The problem is that all of the lines go to major towns, places like Dewsbury, Halifax or Castleford, which need a mainline connection due to their size. Options for a metro service are limited.

But that’s not to say they’re non-existent. For example, the Leeds-Bradford Interchange line passes through densely populated areas; and anyway, Bradford Interchange is a terminus, so it’s poorly suited to service as a through station, as it’s currently being used.

Image: Google.

With several extra stops, this line could be converted to a higher frequency light rail operation. It would then enter an underground section just before Holbeck; trains from Halifax could now reach Leeds via the Dewsbury line. The underground section would pass underneath Leeds station, therefore freeing up capacity at the mainline station, potentially simplifying the track layout as well.

 

Image: Google.

Then you have the lines from Dewsbury and Wakefield, which nearly touch here:

Image: Google.

By building a chord, services from Morley northwards could run into Leeds via the Wakefield line, leaving the Dewsbury line north of Morley open for light rail operation, probably with an interchange at the aforementioned station.

Image: Google.

The Leeds-Micklefield section of the Leeds-York line could also be put into metro service, by building a chord west of Woodlesford over the River Aire and connecting at Neville Hill Depot (this would involve running services from York and Selby via Castleford instead):

The path of the proposed chord, in white. Image: Google.
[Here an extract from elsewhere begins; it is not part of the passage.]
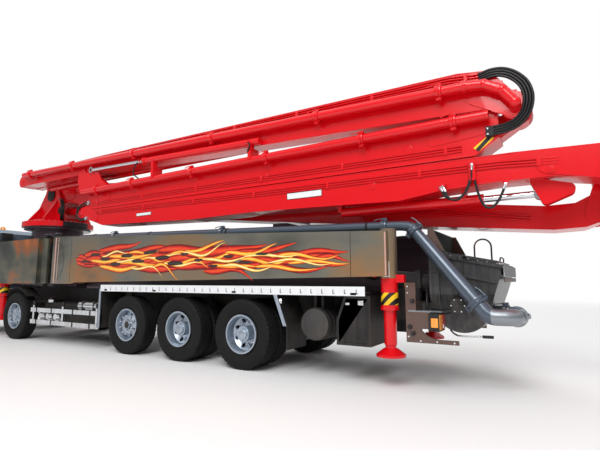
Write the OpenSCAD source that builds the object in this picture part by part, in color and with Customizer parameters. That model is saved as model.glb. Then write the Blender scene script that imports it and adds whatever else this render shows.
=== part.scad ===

With a section of underground track in Leeds city centre, and an underground line into the north-east of Leeds – an area completely unserved by rail transport at present – the overall map could look like this, with the pink and yellow dots representing different lines:

Et voila! Image: Google.

Leeds would then have a light-rail based public transport system, with potential for expansion using the Karlsruhe model. It wouldn’t even be too expensive, as it mainly uses existing infrastructure. (Okay, the northeastern tunnel would be pricey, but would deliver huge benefits for the area.)

Why aren’t more cities doing this? Local council leaders often talk about introducing “metro-style services” – but they avoid committing to real metro projects because they’re more expensive than piecemeal improvements to the local rail system, and they’re often more complex to deliver (with the lack of space in modern-day city centres, real metro systems need tunnels).

But metro systems can provide huge benefits to cities, with more stops, a joined-up network, and simpler fares. More cities should follow the example of the Tyne and Wear Metro.